Queens SSA Office Accused of Bias in Denying Claims

Claimants filing for a review of their Social Security Disability case face many obstacles. Although it is true that a larger percent of cases are accepted once they are put through the appeal process, it can take years to finally get a hearing because of the backlog of cases in the system. To add to this, it is well-documented that judges at some SSA hearing offices are more likely to reject disability cases than others, an apparent injustice that continues to result in law suits all across the country.

One SSA office’s reputation has recently been brought to national attention. For many years, the Social Security Administration (SSA)’s office in the borough of Queens, New York, has been known for its high rejection of cases. It is listed among the top ten offices nationwide most likely to reject an appeal to a Social Security Disability benefits denial. The judges there deny, on average, sixty-three percent of the cases they review; the national average is thirty-six percent. Besides resulting in disgruntled disability applicants, the unfavorable reputation of this office has even the best disability lawyers running the other direction. Some lawyers have even gone so far as to strongly urge clients to move to other boroughs so they will be seen by other judges. With statistics and stories like these, it is no wonder the branch is facing a class action law suit that could have repercussions.

Eight people who were denied benefits by the five Administrative Law Judges (ALJs) at the Queens SSA office are filing a class action suit mainly on the basis of discrimination. They claim that their cases, in particular, were denied based on factors such as race, ethnicity, and social status rather than strictly on medical and other proofs presented in their hearings. Many of those who represent the class are lower-class immigrants, a large part of the population in Queens.

Not only were these individuals upset that their cases were denied; they also claim that the questioning methods and manners of the judges were hostile and cruel. Interestingly, these eight plaintiffs are not the only SSDI applicants to complain about the Queens office for the very same reasons. Federal judges have actually overruled some of the ALJ’s decisions after investigating such complaints.

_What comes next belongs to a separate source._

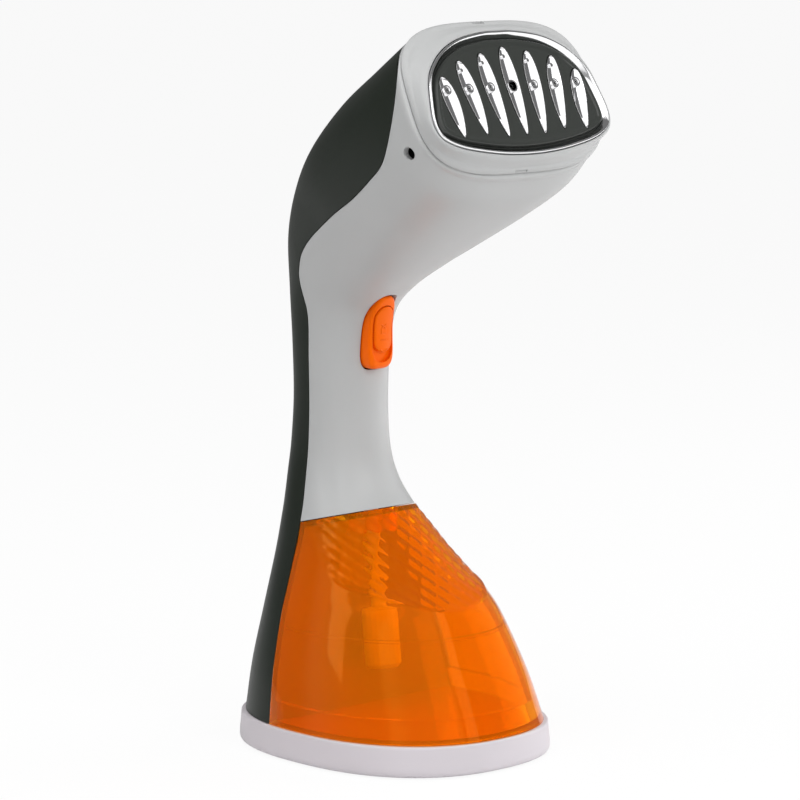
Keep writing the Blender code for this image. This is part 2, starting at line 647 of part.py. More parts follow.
chamber_outline = oval(34.0, 15.2, 3.2, 36, -1.8)
build("chamber_gasket", hoop([
    on_panel(chamber_outline, 6.6), on_panel(chamber_outline, 7.8),
    on_panel(inset_outline(chamber_outline, 3.6), 7.8), on_panel(inset_outline(chamber_outline, 3.6), 6.6),
]), "silicone_red", handle)
chamber = build("steam_chamber", panel_plate(chamber_outline, 8.1, 29.0), "cast_aluminium", handle)
cut(chamber, "chamber_nipple", panel_cylinder(2.2, 28, 38, 0, 0, 14), "UNION")
cut(chamber, "chamber_room", panel_plate(oval(30.4, 11.6, 3.2, 28, -1.8), 5, 25))
cut(chamber, "chamber_inlet", panel_cylinder(1.1, 20, 40, 0, 0, 12))
bracket = build("chamber_bracket", loft(skin(GRIP_SECTIONS[4:], WALL + 0.3, 3, 40)), "black_plastic", handle)
cut(bracket, "bracket_slab", panel_plate(oval(80, 80, 2, 32), 19.0, 21.5), "INTERSECT")
cut(bracket, "bracket_window", panel_plate(oval(34.3, 15.5, 3.2, 36, -1.8), 15, 25))
cut(bracket, "bracket_vent", panel_plate(oval(22, 5.5, 3, 24, -28), 15, 25))
bar = [
    (12, 8, 38), (12, 8, 34.6), (14.5, 8, 32.2), (22, 7, 31.9), (25, 3, 31.9),
    (26, -3, 31.9), (24, -9, 31.9), (17, -11, 31.9), (8, -11.4, 31.9), (0, -11.4, 31.9),
]
bar += [(-x, q, depth) for x, q, depth in bar[-2::-1]]
heater_path = [on_panel([(x, q)], depth)[0] for x, q, depth in bar]
build("heating_element", sweep(heater_path, 2.3, 0, 2, 8), "steel", handle)
build("thermostat", panel_cylinder(5.2, 29.3, 34.5, 0, 9.8, 20), "steel", handle)
fuse_at = on_panel([(0, -15.6)], 31.0)[0]
fuse = cylinder(1.6, -7, 7, fuse_at, (1, 0, 0), 14, bevel=0.4)
build("thermal_fuse", fuse, "white_plastic", handle)

# ---------------------------------------------------------------- spine: controls, cable entry, button
build("control_board", box((-15, 36.0, 34), (15, 37.6, 76)), "circuit_board", handle)
build("board_relay", box((-10, 38.0, 50), (4, 43.5, 68)), "black_plastic", handle)
build("terminal_block", box((-11, 27.0, 38), (11, 35.6, 47)), "white_plastic", handle)
gland_at = (0, 58.3, 24)
gland_axis = (0, 1, 0.116)
cut(rear_cover, "gland_bore", cylinder(5.3, -12, 10, gland_at, gland_axis, 24))
build("cord_gland", lathe(
    [(5.0, -8.0), (5.0, 0.3), (7.0, 0.5), (6.6, 1.7), (3.6, 1.7), (3.2, -8.0)], gland_at, gland_axis, 24,
), "rubber_black", handle)
build("cable_clamp", box((-8, 34.5, 17), (8, 45.5, 22.5)), "black_plastic", handle)
for sign, colour, tag in ((-1, "wire_red", "live"), (1, "wire_blue", "neutral")):
    terminal = on_panel([(sign * 12, 8)], 38.4)[0]
    approach = on_panel([(sign * 12, 8)], 43.0)[0]
    build("heater_wire_" + tag, sweep([
        (sign * 6, 39.4, 74), (sign * 5.5, 41.4, 84), (sign * 5, 42.4, 100), (sign * 5, 42.6, 130),
        (sign * 5.4, 42.2, 155), (sign * 6, 39.5, 180), (sign * 8, 27, 204), (sign * 10.5, 3, 226),
        tuple(approach), tuple(terminal),
    ], 1.1, 0, 3, 7), colour, handle)

BUTTON_Z = 66.0
button_frame = empty("release_button_frame", (0, 50.0, BUTTON_Z), handle)


def button_outline(grow):
    return [(x, BUTTON_Z + z) for x, z in oval(9.0 + grow, 5.5 + grow, 4.0, 28)]


cut(rear_cover, "button_window", front_prism(button_outline(0.35), 44, 62))
release_button = build("release_button", loft([
    np.array([(x, y, z) for x, z in button_outline(grow)])
    for y, grow in ((46.6, 0.0), (53.2, 0.0), (54.0, -0.4), (54.3, -1.2))
]), "trigger_orange", button_frame)
cut(release_button, "button_socket", cylinder(3.4, -4, 3.2, (0, 46.6, BUTTON_Z), (0, 1, 0)))
build("release_spring", coil((0, 46.3, BUTTON_Z), (0, 49.5, BUTTON_Z), 2.2, 0.35, 3), "steel", handle)

# ---------------------------------------------------------------- trigger and its switch
trigger_frame = empty("trigger_axis", (0, TRIGGER_PIN[0], TRIGGER_PIN[1]), handle)


def trigger_half_width(z):
    at = (z - (TRIGGER_TOP + TRIGGER_BOTTOM) / 2) / ((TRIGGER_TOP - TRIGGER_BOTTOM) / 2)
    power = 4.2 if at < 0 else 3.0
    return (TRIGGER_HALF - 0.3 * (at + 1)) * max(0.0, 1 - abs(at) ** power) ** (1 / power)


TRIGGER_FACE = [(142.0, 6.6), (146, 6.2), (152, 6.3), (158, 6.2), (162, 5.5), (166, 4.1), (170.6, 2.2)]


def trigger_face_y(z):
    heights, faces = zip(*TRIGGER_FACE)
    return float(np.interp(z, heights, faces))


def trigger_outline(inset, count=13):
    """(x, z) outline, clockwise from the top, in left and right pairs at equal heights."""
    span = (TRIGGER_TOP - TRIGGER_BOTTOM) / 2
    middle = (TRIGGER_TOP + TRIGGER_BOTTOM) / 2
    angles = (np.arange(count) + 0.5) * math.pi / count
    right = []
    for angle in angles:
        z = middle + span * math.cos(angle)
        shrink = 1 - inset / span
        right.append((trigger_half_width(z) - inset * 0.9, middle + (z - middle) * shrink))
    return right + [(-x, z) for x, z in right[::-1]]


def faced_body(outlines, depths, back):
    """Loft toward -Y whose front follows the trigger's face; outline points come in mirrored pairs."""
    layers = [[(x, back, z) for x, z in outlines[0]]]
    for outline, depth in zip(outlines, depths):
        layers.append([(x, trigger_face_y(z) + depth, z) for x, z in outline])
    points, faces = loft([np.array(layer) for layer in layers])
    count = len(layers[0])
    faces = faces[2:]
    for first in (0, (len(layers) - 1) * count):
        for i in range(count // 2 - 1):
            faces.append((first + i, first + i + 1, first + count - 2 - i, first + count - 1 - i))
    return points, faces


trigger = build("trigger", faced_body(
    [trigger_outline(0.0), trigger_outline(0.35), trigger_outline(1.1)], (1.3, 0.5, 0.0), TRIGGER_BACK,
), "trigger_orange", trigger_frame)
RECESS_LOW, RECESS_HIGH, RECESS_HALF = 144.8, 166.6, 4.9
SLIDER_LENGTH = 17.6


def stadium(half, low, high, inset=0.0):
    """(x, z) outline of a long round-ended slot, in mirrored pairs from the top down."""
    half, low, high = half - inset, low + inset, high - inset
    ends = np.arange(1, 10, 2) * math.pi / 18
    right = [(half * math.sin(a), high - half + half * math.cos(a)) for a in ends]
    right += [(half, z) for z in np.linspace(high - half, low + half, 4)]
    right += [(half * math.cos(a), low + half - half * math.sin(a)) for a in ends[::-1] * -1 + math.pi / 2]
    return right + [(-x, z) for x, z in right[::-1]]


recess = stadium(RECESS_HALF, RECESS_LOW, RECESS_HIGH)
cut(trigger, "trigger_recess", loft([np.array([(x, y, z) for x, z in recess]) for y in (-8, 7.5)]))
cut(trigger, "trigger_pin_bore", cylinder(1.4, -12, 12, (0, *TRIGGER_PIN), (1, 0, 0), 16))
cut(front_housing, "trigger_window", front_prism(
    [(x + math.copysign(0.1, x), z) for x, z in trigger_outline(-0.45)], -20, 19,
))
lock_frame = empty("lock_slider_frame", (0, 6.6, (RECESS_HIGH + RECESS_LOW) / 2), trigger_frame)
slider_high = RECESS_HIGH - 0.3
slider_low = slider_high - SLIDER_LENGTH
build("trigger_lock_slider", faced_body(
    [stadium(4.3, slider_low, slider_high, inset) for inset in (0.0, 0.25)], (-0.2, -0.6), 7.2,
), "trigger_orange", lock_frame)
build("trigger_pin", cylinder(1.1, -9.6, 9.6, (0, *TRIGGER_PIN), (1, 0, 0), 16), "steel", handle)
chassis = build("trigger_chassis", box((-9.0, 8.5, 145.2), (9.0, 27.6, 172)), "black_plastic", handle)
cut(chassis, "chassis_room", box((-7.6, 0, 140), (7.6, 25.8, 180)))
cut(chassis, "chassis_pin_bore", cylinder(1.4, -12, 12, (0, *TRIGGER_PIN), (1, 0, 0), 16))
cut(chassis, "chassis_front", side_prism([
    (-5, 175), (8, 172), (10.3, 167.4), (14.2, 161), (16.2, 157.2), (18.8, 151), (18.8, 130), (-5, 130),
]))
build("trigger_spring", coil((0, 16.3, 148.2), (0, 25.5, 148.2), 2.3, 0.35, 5), "steel", handle)
switch = build("microswitch", box((-4.8, 20.6, 152.2), (4.8, 25.5, 163.8)), "black_plastic", handle)
cut(switch, "plunger_bore", cylinder(1.7, 17, 24.6, (0, 0, 155), (0, 1, 0), 14))
plunger_frame = empty("switch_plunger_frame", (0, 18, 155), handle)
plunger = cylinder(1.4, 16.3, 22.4, (0, 0, 155), (0, 1, 0), 14, bevel=0.25)
build("switch_plunger", plunger, "white_plastic", plunger_frame)

# ---------------------------------------------------------------- screws and the flank holes
SCREWS = {"upper_left": (-9, 212), "upper_right": (9, 212), "grip": (0, 118), "spine": (0, 44)}  # x, z
screw_path = spline(rear_sections, 6)
for place, (x, height) in SCREWS.items():
    nearest = screw_path[np.argmin(np.abs(screw_path[:, 3] - height))]
    ring = section_ring(nearest, 0, 720)
    behind = ring[ring[:, 1] > (nearest[0] + nearest[2]) / 2]
    at = behind[np.argmin(np.abs(behind[:, 0] - x))]
    ahead = screw_path[min(np.argmin(np.abs(screw_path[:, 3] - height)) + 3, len(screw_path) - 1)]
    rise = np.array([0, ahead[2] - nearest[2], ahead[3] - nearest[3]])
    outward = np.array([x * 0.030, rise[2], -rise[1]])
    outward[1:] /= np.linalg.norm(outward[1:])
    outward /= np.linalg.norm(outward)
    cut(rear_cover, "screw_bore_" + place, cylinder(3.2, -8, 4, at, outward, 16))
    screw = build("screw_" + place, cylinder(2.8, -3.4, -1.4, at, outward, 16, bevel=0.2), "steel", handle)
    cut(screw, "screw_drive_" + place, cylinder(1.2, -2.2, 2, at, outward, 6))
for sign, flank in ((-1, "left"), (1, "right")):
    hole = cylinder(2.3, 42.0, 60, (0, -56.8, 230.3), (sign, 0, 0), 18)
    cut(front_housing, "flank_dimple_" + flank, hole)
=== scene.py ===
"""Look of the handheld steamer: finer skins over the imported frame, materials, light and camera."""

import json
import math

import bmesh
import bpy
import numpy as np
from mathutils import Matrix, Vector


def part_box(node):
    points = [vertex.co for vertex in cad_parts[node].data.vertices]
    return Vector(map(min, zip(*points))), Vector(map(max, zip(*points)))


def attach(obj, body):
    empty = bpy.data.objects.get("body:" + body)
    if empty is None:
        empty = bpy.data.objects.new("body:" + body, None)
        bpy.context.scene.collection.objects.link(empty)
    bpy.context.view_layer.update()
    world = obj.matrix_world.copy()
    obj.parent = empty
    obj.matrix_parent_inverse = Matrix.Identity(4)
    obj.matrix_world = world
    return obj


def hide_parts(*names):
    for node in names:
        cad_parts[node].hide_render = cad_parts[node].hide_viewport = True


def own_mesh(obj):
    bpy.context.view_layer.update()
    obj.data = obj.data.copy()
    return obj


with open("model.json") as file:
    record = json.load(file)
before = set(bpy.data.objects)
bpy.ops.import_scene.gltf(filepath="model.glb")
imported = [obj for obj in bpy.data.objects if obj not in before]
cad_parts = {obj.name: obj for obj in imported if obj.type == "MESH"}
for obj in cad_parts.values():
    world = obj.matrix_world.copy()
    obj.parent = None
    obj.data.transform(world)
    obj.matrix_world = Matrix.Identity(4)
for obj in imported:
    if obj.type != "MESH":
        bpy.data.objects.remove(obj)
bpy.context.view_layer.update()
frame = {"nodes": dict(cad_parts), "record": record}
scene = bpy.context.scene
nodes = frame["nodes"]

# The drawing's own frame is in millimetres from the middle of the base; SHIFT takes it to the row frame.
SHIFT = np.array([0.0, 6.693, 1.2])
GAP = 0.15
WALL = 2.2
TANK_WALL, TANK_FLOOR = 2.0, 0.7
BASE_HALF_X, BASE_HALF_Y, BASE_N = 50.4, 60.4, 2.4
BASE_TOP, BASE_BOTTOM = 10.9, -0.5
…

The plaintiffs’ goals are to have their personal case verdicts overturned and to see the five judges at the Queens office removed from their positions, but because their suit is class-action, it could mean the reversal of all previous denials made by the judges. This factor makes the suit extremely important to formerly denied claimants in Queens and their lawyers, as well as other Social Security Disability advocates. The verdict of this case may very well encourage similar suits all across the country, and will hopefully result in more accountability and consistency in administrative law judges.

Regardless of the outcome, it is always a good idea for disability applicants to review the case records of the administrative law judges in their jurisdiction, available on the SSA’s website, as well as with disability attorneys that specialize in disability cases.